The court found that the federal government failed to evaluate how incentives affected voluntariness and directed them to determine where exactly an incentive could exist without being coercive.
 
The ACA allows employers to provide incentives to employees who participate in wellness programs that are part of the employer's sponsored group health plan.  The incentives may be in return for an employee performing fitness-related activities or achieving a specified health outcome such as stopping smoking.  The incentives may also impose a penalty if the employee fails to perform specified activities or to achieve specified outcomes.
 
In May 2017, the U.S. Equal Employment Opportunity Commission (EEOC) issued its final rules on providing certain incentives related to wellness programs.  These rules allowed incentives up to 30 percent of the premium cost for the employer's employee-only health plan.  AARP argued that the financial impact of an incentive equal to 30 percent of the employee-only premium is so large that it violates the requirement that participation in the wellness program be voluntary.  
 
The US District Court for Washington, D.C. agreed with AARP.  The Court stated: "EEOC has failed to adequately explain its decision to construe the term ‘voluntary’ in the ADA and GINA to permit the 30 percent incentive level adopted in both the ADA rule and the GINA rule.
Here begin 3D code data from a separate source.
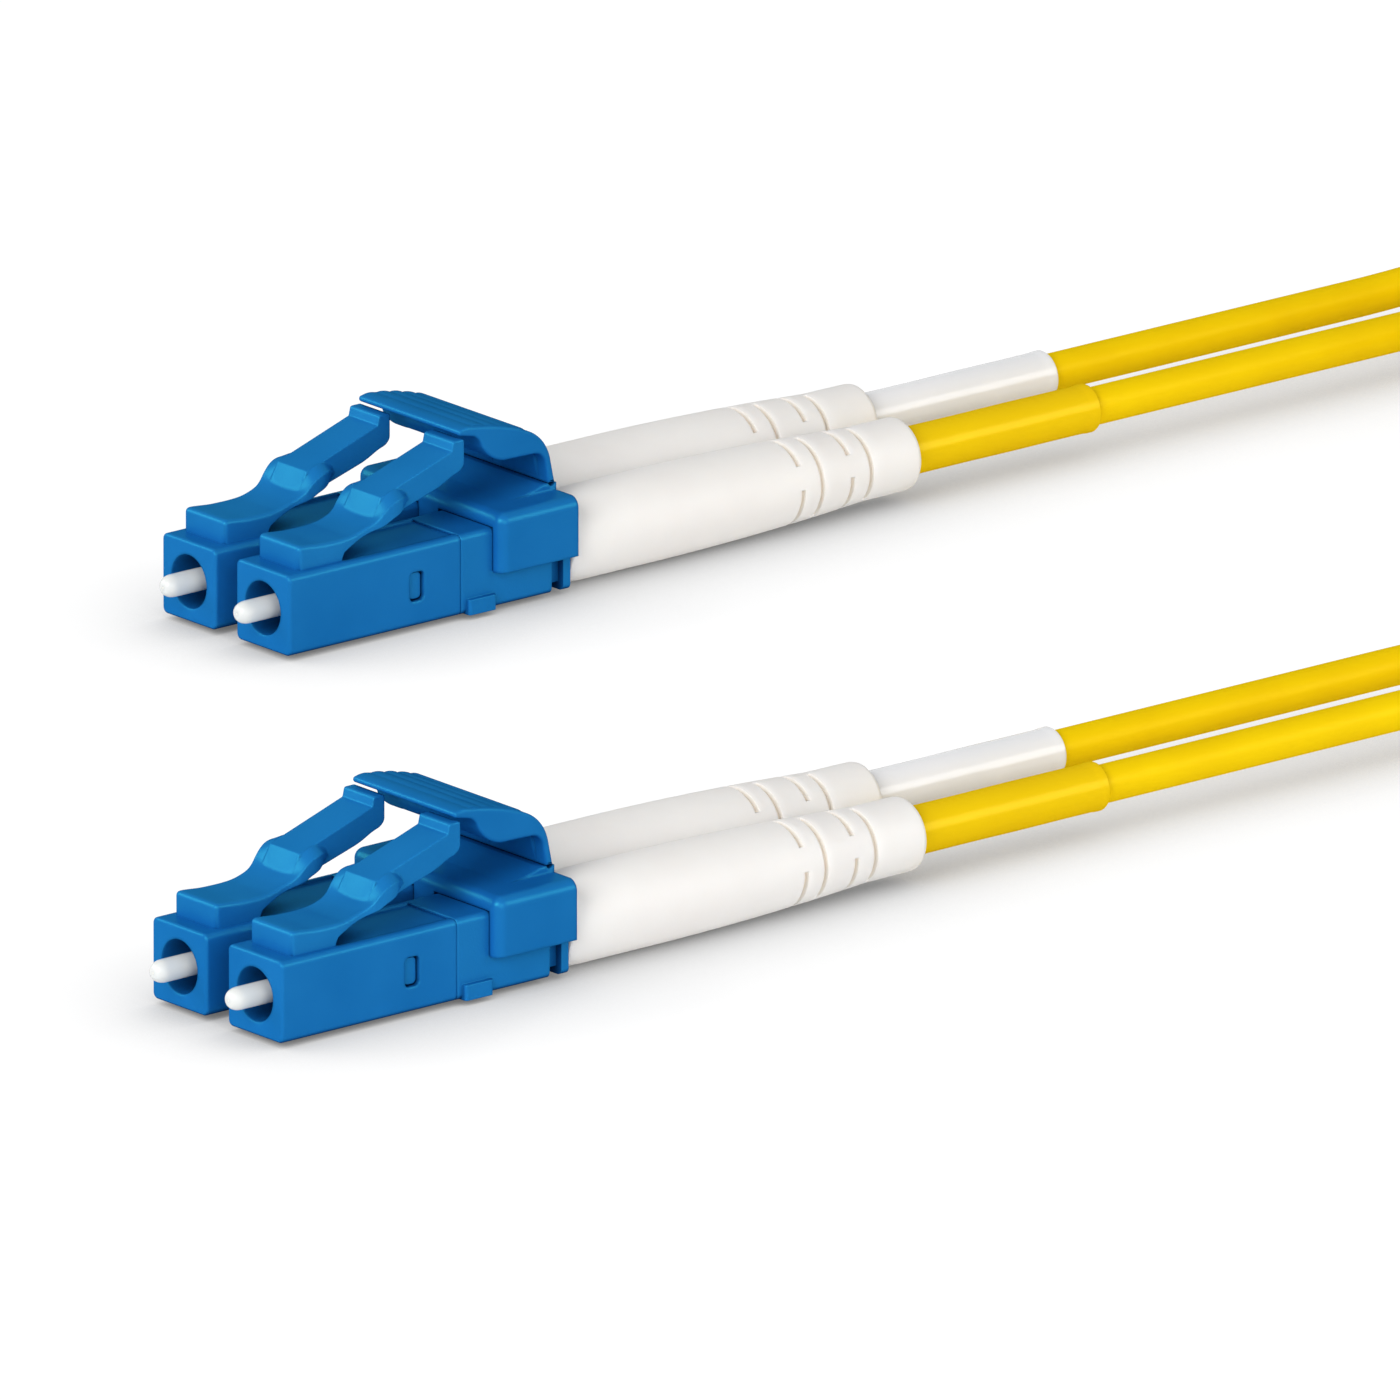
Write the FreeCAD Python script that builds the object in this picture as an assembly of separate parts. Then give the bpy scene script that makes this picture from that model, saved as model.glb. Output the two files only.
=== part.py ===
import FreeCAD, Part
import math
import os

V = FreeCAD.Vector

# Duplex fiber patch cord, in millimetres. Each plug is drawn with X along its axis from the
# front face (x = 0) towards the cable, Y across and Z up from the axis. Lanes and ends are
# then placed from the values below. The floor is z = 0 in the finished part.

# Layout of the two ends
PLUG_PITCH = 6.25          # between the two ferrule axes of one end
END_STEP_X = 44.0          # end b lies this far ahead of end a
END_STEP_Y = 53.0          # and this far to its side

# Front housing: the plug nose with its socket
NOSE_LENGTH = 11.9
NOSE_SIDE = 4.5
NOSE_ROUND = 0.35
FACE_ROUND = 0.15
SEAM_ROUND = 0.08          # the edges where the two housings meet
SOCKET_D = 3.0
SOCKET_DEPTH = 4.2
SEAT_WALL = 0.8
WINDOW_SETBACK = 3.55       # ahead of the joint of the two housings
WINDOW_LENGTH = 0.98
WINDOW_HEIGHT = 1.65
WINDOW_CORNER = 0.25
RECESS_DEPTH = 0.15        # shallow recess along the top of the nose, under the lever
RECESS_WIDTH = 3.5

# Latch root: a block on the nose that holds the lever's bending neck
ROOT_X = 1.15
ROOT_WIDTH = 3.3
ROOT_HEIGHT = 1.25
ROOT_BEVEL = 0.18
ROOT_DIP = 0.12
ROOT_DIP_X = 1.5           # behind the root's front
ROOT_SUNK = 0.5
ROOT_UNDERCUT = 0.45
NECK_X = 4.75
NECK_THICK = 0.56
NECK_RISE = 0.82           # neck centre above the top of the nose
NECK_GAP = 0.03
NECK_LIP = 0.1             # the root stops this far ahead of the neck's centre

# Latch lever; the curves are offsets from the neck's centre and from the raised lip
LEVER_RAMP = ((1.05, 0.48), (2.05, 0.98), (2.75, 1.65), (3.9, 1.78))
LEVER_UNDER = ((3.9, 0.98), (2.25, 0.55))
LEVER_STEP = ((1.8, 0.73), (2.4, 2.03))
LEVER_FLARE = (1.15, 2.25)
LEVER_LIP = (
    (-0.7, -0.35), (-0.4, 0.0), (0.0, -0.08), (0.0, -1.42), (-0.3, -1.7), (-0.8, -1.82), (-1.75, -2.34),
)
EAR_WIDTH = 4.2
ARM_WIDTH = 2.5
LIP_REACH = 0.12           # the lip ends this far behind the trigger's nose
LIP_GAP = 0.19             # and this far below it

# Rear housing
REAR_LENGTH = 7.6
SLEEVE_ROOM = 1.1          # its sleeve starts this far behind the ferrule's flange
SLEEVE_WALL = 0.35
SLEEVE_GAP = 0.05
TAB_GAP = 0.1
TAB_SUNK = 0.2             # snap tab below the nose's side
GROOVE_SETBACK = 1.3       # ahead of the rear face
GROOVE_WIDTH = 0.8
GROOVE_DEPTH = 0.45
FOOT_SETBACK = 0.35         # behind the joint of the two housings
FOOT_LENGTH = 1.9
FOOT_HEIGHT = 0.85
FOOT_PROUD = 0.3
FOOT_ROUND = 0.18

# Ferrule group
FERRULE_D = 1.25
FERRULE_PROUD = 1.8
FERRULE_SEAT = 1.1         # ferrule length inside its flange
FERRULE_ROUND = 0.22
FERRULE_TAPER = 0.025      # the seated end is a lead-in, this much smaller in radius at its end
FERRULE_BORE_D = 0.14
FERRULE_TRAVEL = 1.2
GLASS_D = 0.125
BUFFER_D = 0.9
FLANGE_D = 2.45
FLANGE_LENGTH = 1.55
FLANGE_BEVEL = 0.2
COLLAR_D = 1.8
COLLAR_LENGTH = 1.45
COLLAR_GAP = 0.075
FLANGE_GAP = 0.05
FLANGE_ROOM = 0.125
CHAMBER_ROOM = 0.225
BOND_GAP = 0.01
BUFFER_GAP = 0.05
GUIDE_WALL = 0.225
GUIDE_ROOM = 0.075
SPRING_ROOM = 0.1          # between the guide tube and the spring
SPRING_WIRE_D = 0.3
SPRING_TURNS = 6

# Back post and crimp sleeve
POST_SETBACK = 0.5         # behind the joint of the two housings
POST_COLLAR_D = 2.9
POST_COLLAR_LENGTH = 1.6
POST_WAIST_D = 2.6
POST_BARREL_D = 2.4
POST_BARREL_LENGTH = 5.1
POST_FIT = 0.05
CRIMP_WALL = 0.4
CRIMP_OVERHANG = 0.8       # past the post's barrel
CRIMP_GAP = 0.05
CRIMP_BEVEL = 0.1
JACKET_GAP = 0.1

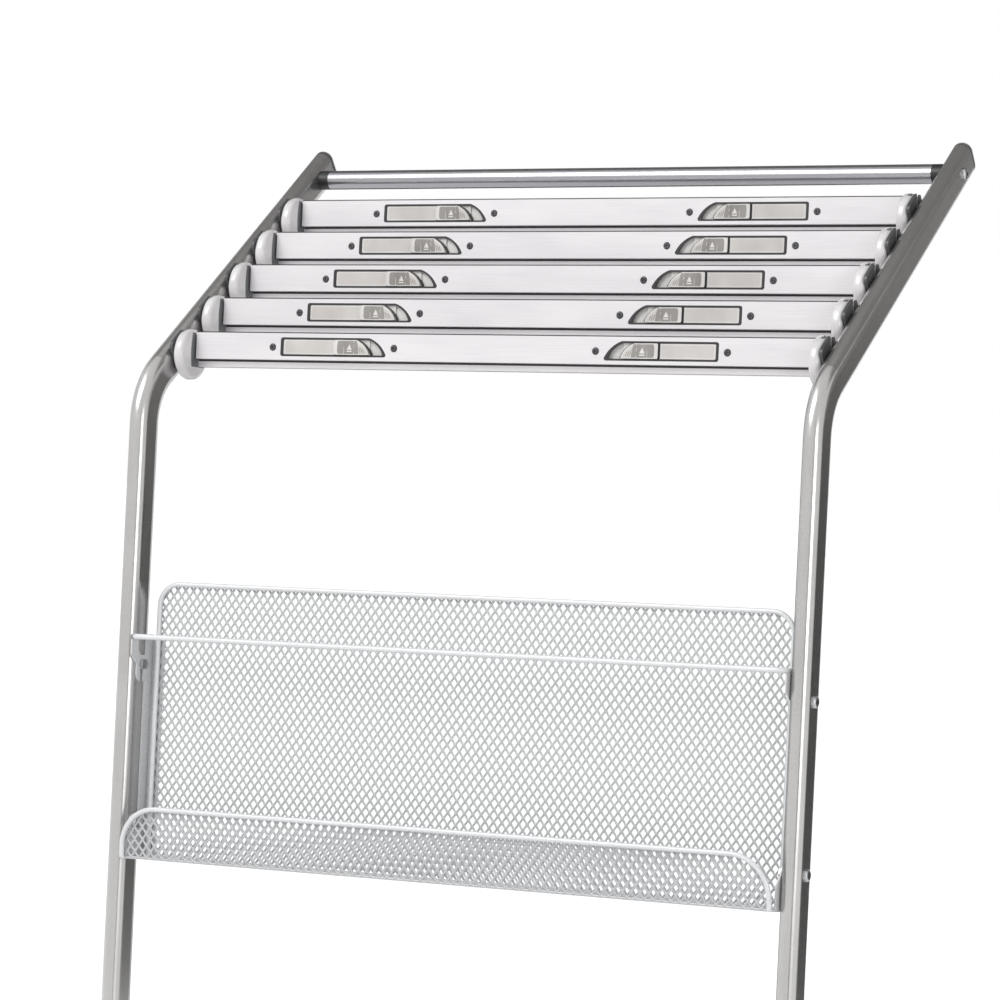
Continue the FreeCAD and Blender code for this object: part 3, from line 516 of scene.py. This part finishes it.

Neither the final rules nor the administrative record contains any concrete data, studies, or analysis that would support any particular incentive level as the threshold past which an incentive becomes involuntary in violation of the ADA and GINA. "  
 
The court did not vacate the rules but ordered the EEOC to reconsider them.  As a result, employers no longer have a solid foundation on which to base their wellness incentive strategy.  Employers who wish to continue providing wellness plan incentives should discuss the matter with their brokers and advisors.  As a guiding principle, employers should balance how much the incentive motivates participation against how much to limits the employee's ability to voluntarily decide not to participate.  Unfortunately, we won't have guidance on where that balance is struck until the EEOC updates its rules.